La novela, tan despreciada por las personas sensatas, y con toda razón, es quizás de todos los géneros el más útil si no estuviera lleno de situaciones oscuras y forzadas, de héroes y aventuras inverosímiles, y si fuera, como la comedia, el retrato de la vida humana y la censura de los vicios y los ridículos.
Vemos a muchos autores que no escriben más que por efecto de moda [pero] todo autor al que le retiene la bajeza de no gustar suficiente a época raramente logra ser reconocido en el futuro.
Podría seguir aportando una innumerable cantidad de testimonios de cómo los autores recurren al concepto de aprender deleitando, ya sea que lo usen en sentido propio o se valgan de él para decir que exponen una obra moral que en realidad es una representación muy elocuente de las derivas de la sociedad, y que por eso en la época misma (siglo XVIII) fueron consideradas obras libertinas. El mismo marqués de Sade, que tiempos después estudió Sigmund Freud y que dio origen al concepto de “sadismo”, habla de moral y de virtudes, con el interés de mostrarnos en realidad las bajezas y la vileza a la que puede llegar el ser humano para complacer sus deseos y satisfacer sus necesidades.
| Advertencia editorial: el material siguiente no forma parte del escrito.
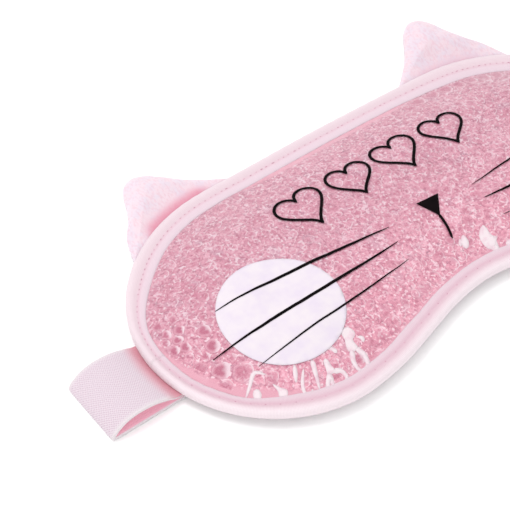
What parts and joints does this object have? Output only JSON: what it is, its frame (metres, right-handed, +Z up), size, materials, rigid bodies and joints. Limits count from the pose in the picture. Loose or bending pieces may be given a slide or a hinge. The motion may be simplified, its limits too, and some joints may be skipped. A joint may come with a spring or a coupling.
{
  "type": "eye pillow",
  "caption": "Gel bead eye pillow with a clear bead window, bound edge, two plush cat ears and an elastic head strap.",
  "frame": {"origin": "on the plane of symmetry at the height where the mask rests on its back, between its two lobes", "axes": "+X along the mask's length, +Y towards the ears, +Z up through the bead window"},
  "size_m": [0.256, 0.12, 0.0123],
  "materials": {
    "window_film": "clear glossy soft film",
    "back_film": "clear glossy soft film",
    "gel_beads": "wet translucent pink beads",
    "back_plush": "short-pile plush",
    "binding_tape": "fine woven tape",
    "thread": "spun sewing thread",
    "elastic": "ribbed knitted elastic",
    "ear_plush": "short-pile plush",
    "wadding": "loose polyester fibre"
  },
  "bodies": {
    "pad": {"window_film": "window_film", "back_film": "back_film", "gel_bead_fill": "gel_beads", "back_panel": "back_plush", "edge_binding": "binding_tape", "needle_thread": "thread", "bobbin_thread_brow": "thread", "bobbin_thread_nose": "thread", "strap_tail_left": "elastic", "strap_tail_right": "elastic"},
    "strap": {"strap_band": "elastic"},
    "ear_left": {"ear_left_front_cloth": "ear_plush", "ear_left_back_cloth": "ear_plush", "ear_left_wadding": "wadding"},
    "ear_right": {"ear_right_front_cloth": "ear_plush", "ear_right_back_cloth": "ear_plush", "ear_right_wadding": "wadding"}
  },
  "joints": [
    {"name": "strap_pull", "type": "slide", "parent": "pad", "child": "strap", "axis": [0, 0, -1], "range_m": [0, 0.09], "stiffness_N_per_m": 60},
    {"name": "ear_left_flop", "type": "hinge", "parent": "pad", "child": "ear_left", "pos_m": [-0.06192, 0.04817, 0.00495], "axis": [0.9646, 0.2639, 0], "range_deg": [-55, 58], "stiffness_Nm_per_rad": 0.02},
    {"name": "ear_right_flop", "type": "hinge", "parent": "pad", "child": "ear_right", "pos_m": [0.06192, 0.04817, 0.00495], "axis": [0.9646, -0.2639, 0], "range_deg": [-65, 44], "stiffness_Nm_per_rad": 0.02}
  ]
}
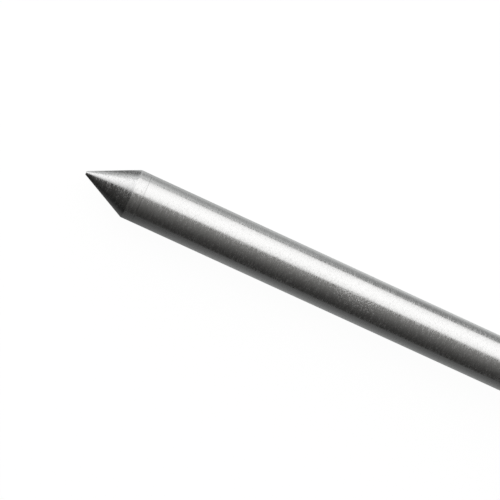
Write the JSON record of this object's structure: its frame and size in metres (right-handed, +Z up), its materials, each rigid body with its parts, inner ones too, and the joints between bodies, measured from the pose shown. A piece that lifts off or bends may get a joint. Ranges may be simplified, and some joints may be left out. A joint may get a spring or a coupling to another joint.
{
  "type": "garden dibber",
  "caption": "Hand dibber for making planting holes: a round steel shaft with a turned conical point, a coped steel collar and a turned wooden crossbar to push on.",
  "frame": {"origin": "centre of the floor area that the dibber covers as it lies on a level surface, on that surface", "axes": "+X along the shaft, from the point towards the crossbar; +Y along the crossbar; +Z up. The shaft lies 1.3 degrees off level, its point end lower, because the tool rests on the shoulder of its point and on its thicker crossbar"},
  "size_m": [0.2704, 0.12, 0.031],
  "materials": {
    "turned_steel": "stainless steel as turned, with fine turning rings round the cone",
    "shaft_steel": "satin stainless tube, polished round its axis with a fine grit, lightly marked by use",
    "collar_steel": "satin stainless, turned and lightly polished",
    "fastener_steel": "bright stainless, cold formed",
    "oiled_ash": "turned ash, sanded and oiled, satin"
  },
  "bodies": {
    "root": {"point": "turned_steel", "shaft_tube": "shaft_steel", "threaded_plug": "turned_steel", "saddle_collar": "collar_steel", "collar_pin": "fastener_steel", "crossbar": "oiled_ash", "handle_washer": "fastener_steel", "handle_screw": "fastener_steel"}
  },
  "joints": []
}
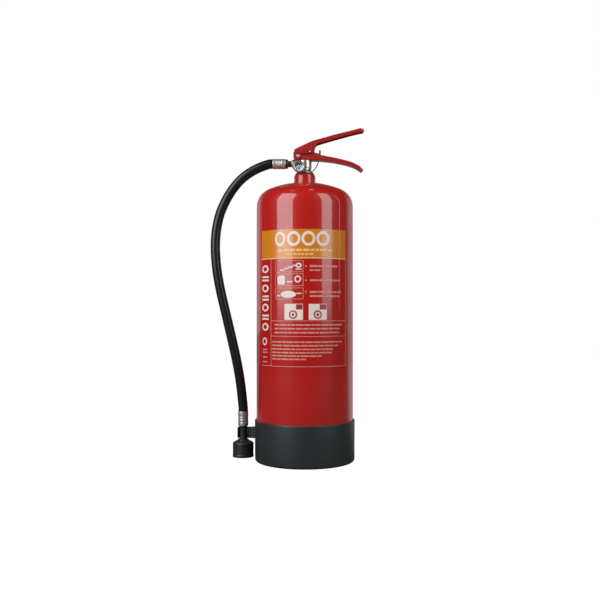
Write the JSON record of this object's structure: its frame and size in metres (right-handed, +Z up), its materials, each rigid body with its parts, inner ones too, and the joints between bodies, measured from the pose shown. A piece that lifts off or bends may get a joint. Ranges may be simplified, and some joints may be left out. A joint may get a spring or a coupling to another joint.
{
  "type": "portable foam fire extinguisher",
  "caption": "Free-standing portable foam fire extinguisher with squeeze-grip valve, pressure gauge, side hose and foam nozzle held in the base foot's cradle.",
  "frame": {"origin": "on the vessel's axis, at the underside of the base foot, which is the floor", "axes": "+Z up along the vessel's axis, +X from the valve towards the tips of the lever and carry handle, -Y towards the labelled front"},
  "size_m": [0.2872, 0.1866, 0.6196],
  "materials": {
    "red_paint": "glossy red powder coat",
    "foot_plastic": "satin moulded plastic",
    "nozzle_plastic": "satin moulded plastic",
    "black_rubber": "matt seal rubber",
    "hose_rubber": "satin hose rubber",
    "nickel": "satin nickel plate",
    "brass": "machined brass",
    "zinc_steel": "zinc plate",
    "spring_steel": "bright drawn wire",
    "white_plastic": "natural polypropylene",
    "dial": "printed white dial",
    "clear_lens": "clear",
    "strap_plastic": "moulded nylon"
  },
  "bodies": {
    "root": {"cylinder_shell": "red_paint", "neck_ring": "red_paint", "neck_seal": "black_rubber", "base_foot": "foot_plastic", "valve_body": "nickel", "handle_clip": "spring_steel", "stem_gland": "brass", "stem_seal": "black_rubber", "valve_spring": "spring_steel", "tube_nut": "white_plastic", "dip_tube": "white_plastic", "tube_strainer": "foot_plastic", "gauge_case": "nickel", "gauge_dial": "dial", "gauge_lens": "clear_lens", "gauge_bezel": "nickel", "carry_handle": "red_paint", "lever_rivet": "zinc_steel", "seal_strap": "strap_plastic"},
    "lever": {"squeeze_lever": "red_paint"},
    "pin": {"safety_pin": "zinc_steel", "pull_ring": "spring_steel"},
    "stem": {"valve_stem": "brass", "seat_disc": "black_rubber"},
    "needle": {"gauge_needle": "nozzle_plastic"},
    "hose_set": {"hose_coupling": "brass", "ferrule_top": "zinc_steel", "hose": "hose_rubber", "ferrule_bottom": "zinc_steel", "nozzle_stem": "nozzle_plastic", "nozzle_horn": "nozzle_plastic"}
  },
  "joints": [
    {"name": "lever_squeeze", "type": "hinge", "parent": "root", "child": "lever", "pos_m": [-0.012, 0, 0.56697], "axis": [0, 1, 0], "range_deg": [0, 9], "stiffness_Nm_per_rad": 1.7, "springref_deg": -17.19},
    {"name": "stem_press", "type": "slide", "parent": "root", "child": "stem", "axis": [0, 0, -1], "range_m": [0, 0.003], "deforming": ["valve_spring"]},
    {"name": "pin_pull", "type": "slide", "parent": "lever", "child": "pin", "axis": [0, 1, 0], "range_m": [0, 0.04]},
    {"name": "needle_turn", "type": "hinge", "parent": "root", "child": "needle", "pos_m": [-0.011, -0.0208, 0.54304], "axis": [0, 1, 0], "range_deg": [-70, 70], "stiffness_Nm_per_rad": 0.001},
    {"name": "hose_swivel", "type": "hinge", "parent": "root", "child": "hose_set", "pos_m": [-0.03, 0, 0.55394], "axis": [-1, 0, 0], "range_deg": [0, 90]}
  ],
  "couplings": [
    {"joint": "stem_press", "follows": "lever_squeeze", "m_per_rad": 0.018}
  ]
}
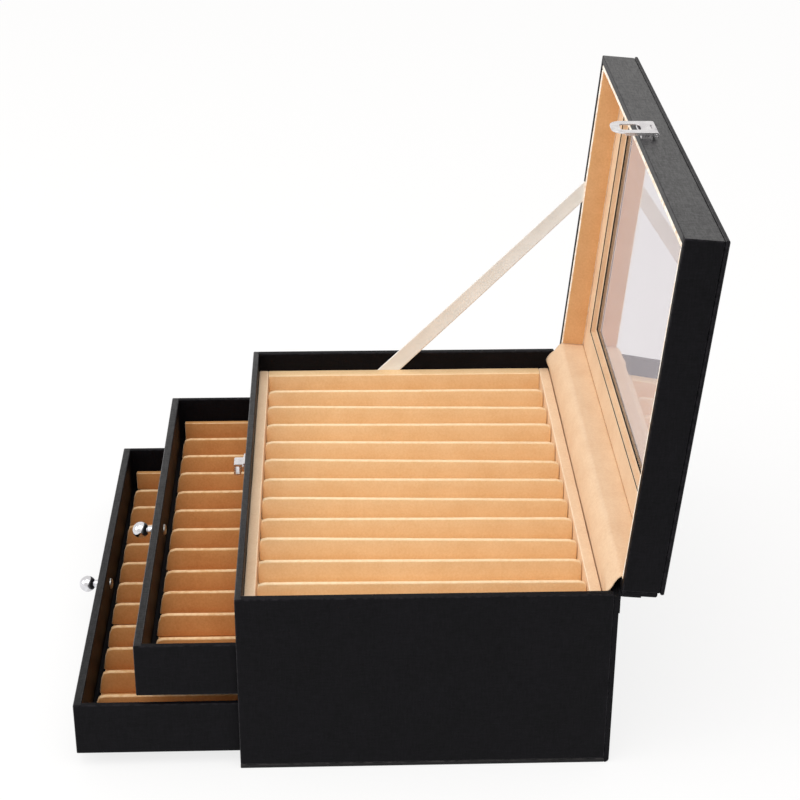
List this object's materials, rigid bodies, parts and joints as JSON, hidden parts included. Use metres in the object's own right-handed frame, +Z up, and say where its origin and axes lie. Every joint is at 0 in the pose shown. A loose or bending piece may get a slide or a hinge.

Cierro este recorrido diciendo que hay muchos otros aspectos que pueden dar una idea más precisa de este panorama literario del periodo clásico del Antiguo Régimen y de los propósitos que dice cumplir la literatura, propósitos que al fin y al cabo le prestamos nosotros mismos como destinatarios finales de la obra.
Nota 1: Mi traducción: “Juzguen ustedes, Señores, de la estima que les tengo, puesto que les estoy confiando aquello que me es lo más preciado en este mundo: mi gloria”.
Nota 2: Esta y las demás citas son traducciones personales desde la edición original.
Nota 3: El autor de estas Memorias (1728-1731), calificadas de auténticas, es el ficticio marqués de Renoncour, muerto en 1730, y presentado aquí como el hombre de calidad; a él adjudica el verdadero autor de la novela, el abad Prévost, sus propias reflexiones literarias.